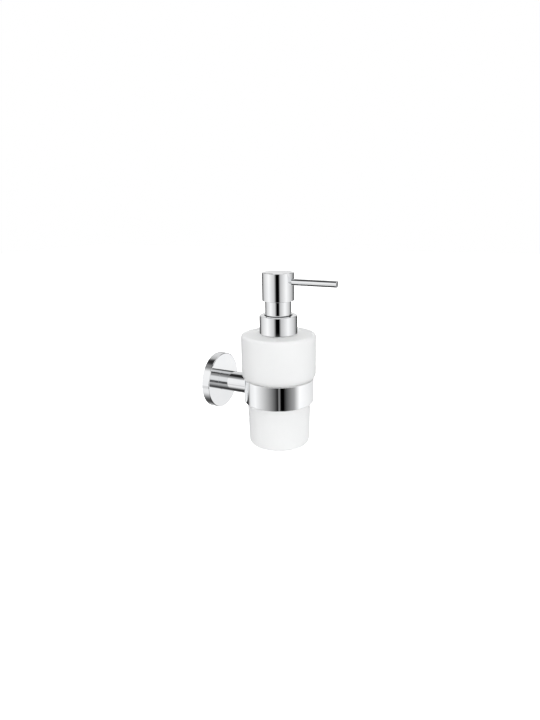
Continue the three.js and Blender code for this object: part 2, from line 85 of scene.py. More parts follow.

★ ★ ★ ★ ★

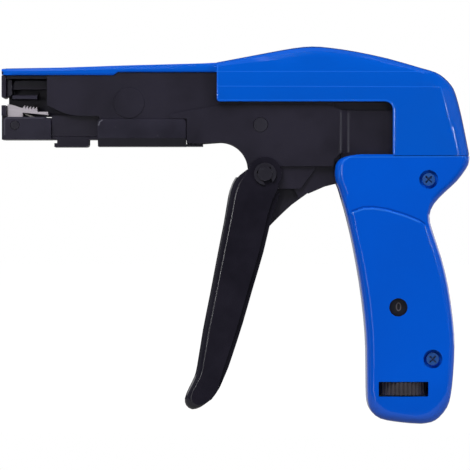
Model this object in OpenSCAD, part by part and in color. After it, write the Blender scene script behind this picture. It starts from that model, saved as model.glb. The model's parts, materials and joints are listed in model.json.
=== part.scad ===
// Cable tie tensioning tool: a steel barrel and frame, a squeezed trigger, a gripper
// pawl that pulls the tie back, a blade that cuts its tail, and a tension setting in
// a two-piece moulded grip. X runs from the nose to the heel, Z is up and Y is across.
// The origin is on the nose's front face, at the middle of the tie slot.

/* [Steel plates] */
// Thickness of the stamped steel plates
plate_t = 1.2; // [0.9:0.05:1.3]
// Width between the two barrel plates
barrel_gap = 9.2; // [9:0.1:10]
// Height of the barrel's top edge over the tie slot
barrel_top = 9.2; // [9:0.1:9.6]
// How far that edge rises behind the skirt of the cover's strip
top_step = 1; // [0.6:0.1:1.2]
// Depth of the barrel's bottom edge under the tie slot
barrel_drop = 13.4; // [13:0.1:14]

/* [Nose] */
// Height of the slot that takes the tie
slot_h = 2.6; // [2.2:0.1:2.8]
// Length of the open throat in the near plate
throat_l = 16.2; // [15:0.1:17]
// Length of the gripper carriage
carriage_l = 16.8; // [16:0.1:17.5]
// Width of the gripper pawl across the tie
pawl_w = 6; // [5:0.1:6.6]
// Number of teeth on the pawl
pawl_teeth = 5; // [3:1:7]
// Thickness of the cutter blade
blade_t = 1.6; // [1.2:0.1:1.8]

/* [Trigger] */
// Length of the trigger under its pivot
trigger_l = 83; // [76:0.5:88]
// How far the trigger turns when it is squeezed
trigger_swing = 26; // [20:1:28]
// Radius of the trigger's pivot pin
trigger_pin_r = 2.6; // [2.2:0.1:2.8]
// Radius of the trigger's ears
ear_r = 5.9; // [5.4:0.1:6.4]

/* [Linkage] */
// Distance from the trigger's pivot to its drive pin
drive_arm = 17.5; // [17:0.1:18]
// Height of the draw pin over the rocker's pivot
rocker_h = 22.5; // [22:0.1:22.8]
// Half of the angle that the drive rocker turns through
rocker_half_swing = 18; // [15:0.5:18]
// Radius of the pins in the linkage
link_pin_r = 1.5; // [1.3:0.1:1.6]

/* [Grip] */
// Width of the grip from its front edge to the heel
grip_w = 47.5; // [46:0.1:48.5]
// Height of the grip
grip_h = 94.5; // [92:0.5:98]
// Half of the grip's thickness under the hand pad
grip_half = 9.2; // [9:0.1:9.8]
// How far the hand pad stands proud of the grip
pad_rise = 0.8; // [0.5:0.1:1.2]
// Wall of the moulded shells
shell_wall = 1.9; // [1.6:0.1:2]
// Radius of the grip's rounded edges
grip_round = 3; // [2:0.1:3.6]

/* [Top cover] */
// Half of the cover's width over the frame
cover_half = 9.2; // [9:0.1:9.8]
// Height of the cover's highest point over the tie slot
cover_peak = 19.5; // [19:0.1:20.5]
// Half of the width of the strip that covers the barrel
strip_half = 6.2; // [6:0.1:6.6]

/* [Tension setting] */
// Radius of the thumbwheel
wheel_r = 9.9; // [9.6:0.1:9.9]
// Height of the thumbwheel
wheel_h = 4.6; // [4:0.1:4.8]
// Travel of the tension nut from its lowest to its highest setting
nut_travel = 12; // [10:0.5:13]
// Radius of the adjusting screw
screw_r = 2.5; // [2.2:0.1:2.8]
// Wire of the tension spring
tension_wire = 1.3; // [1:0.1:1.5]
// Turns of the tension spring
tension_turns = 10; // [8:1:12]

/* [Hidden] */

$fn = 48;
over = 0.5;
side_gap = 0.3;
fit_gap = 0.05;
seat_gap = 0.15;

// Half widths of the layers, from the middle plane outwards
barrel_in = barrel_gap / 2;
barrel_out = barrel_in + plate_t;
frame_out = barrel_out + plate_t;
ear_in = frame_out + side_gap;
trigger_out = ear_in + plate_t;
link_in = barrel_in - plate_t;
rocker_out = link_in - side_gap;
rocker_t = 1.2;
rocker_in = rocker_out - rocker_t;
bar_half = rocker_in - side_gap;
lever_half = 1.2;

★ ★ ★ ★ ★

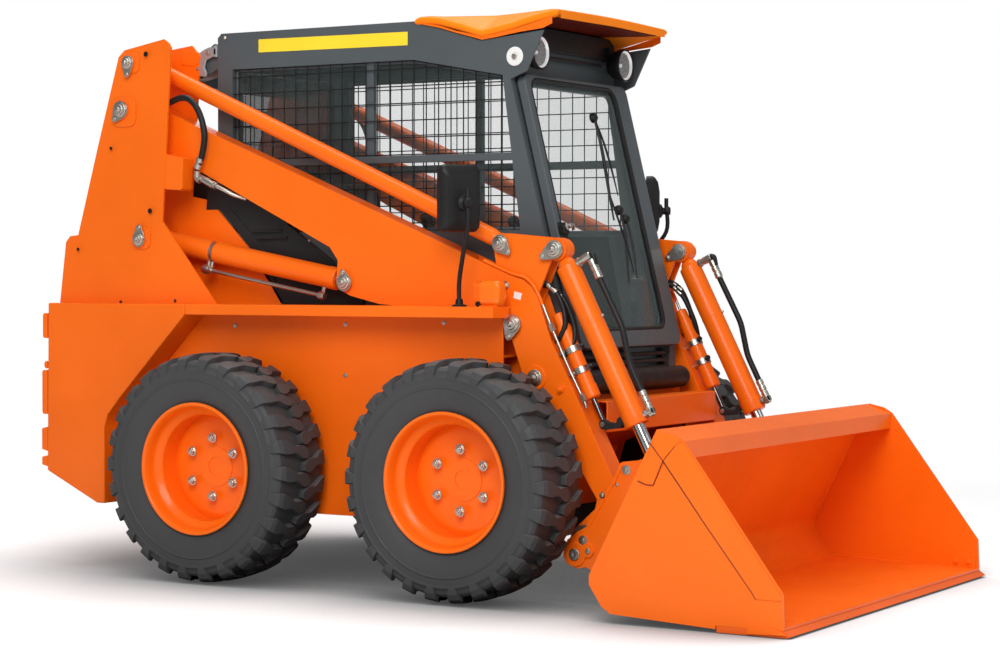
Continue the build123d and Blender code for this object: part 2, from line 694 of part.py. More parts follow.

★ ★ ★ ★ ★

Task directions
Only the lines running from the line with "Model this object" through the line with "link_pin_r = 1.5; // [1.3:0.1:1.6]" should be repeated, exactly and with both ends kept.

Task solution
Model this object in OpenSCAD, part by part and in color. After it, write the Blender scene script behind this picture. It starts from that model, saved as model.glb. The model's parts, materials and joints are listed in model.json.
=== part.scad ===
// Cable tie tensioning tool: a steel barrel and frame, a squeezed trigger, a gripper
// pawl that pulls the tie back, a blade that cuts its tail, and a tension setting in
// a two-piece moulded grip. X runs from the nose to the heel, Z is up and Y is across.
// The origin is on the nose's front face, at the middle of the tie slot.

/* [Steel plates] */
// Thickness of the stamped steel plates
plate_t = 1.2; // [0.9:0.05:1.3]
// Width between the two barrel plates
barrel_gap = 9.2; // [9:0.1:10]
// Height of the barrel's top edge over the tie slot
barrel_top = 9.2; // [9:0.1:9.6]
// How far that edge rises behind the skirt of the cover's strip
top_step = 1; // [0.6:0.1:1.2]
// Depth of the barrel's bottom edge under the tie slot
barrel_drop = 13.4; // [13:0.1:14]

/* [Nose] */
// Height of the slot that takes the tie
slot_h = 2.6; // [2.2:0.1:2.8]
// Length of the open throat in the near plate
throat_l = 16.2; // [15:0.1:17]
// Length of the gripper carriage
carriage_l = 16.8; // [16:0.1:17.5]
// Width of the gripper pawl across the tie
pawl_w = 6; // [5:0.1:6.6]
// Number of teeth on the pawl
pawl_teeth = 5; // [3:1:7]
// Thickness of the cutter blade
blade_t = 1.6; // [1.2:0.1:1.8]

/* [Trigger] */
// Length of the trigger under its pivot
trigger_l = 83; // [76:0.5:88]
// How far the trigger turns when it is squeezed
trigger_swing = 26; // [20:1:28]
// Radius of the trigger's pivot pin
trigger_pin_r = 2.6; // [2.2:0.1:2.8]
// Radius of the trigger's ears
ear_r = 5.9; // [5.4:0.1:6.4]

/* [Linkage] */
// Distance from the trigger's pivot to its drive pin
drive_arm = 17.5; // [17:0.1:18]
// Height of the draw pin over the rocker's pivot
rocker_h = 22.5; // [22:0.1:22.8]
// Half of the angle that the drive rocker turns through
rocker_half_swing = 18; // [15:0.5:18]
// Radius of the pins in the linkage
link_pin_r = 1.5; // [1.3:0.1:1.6]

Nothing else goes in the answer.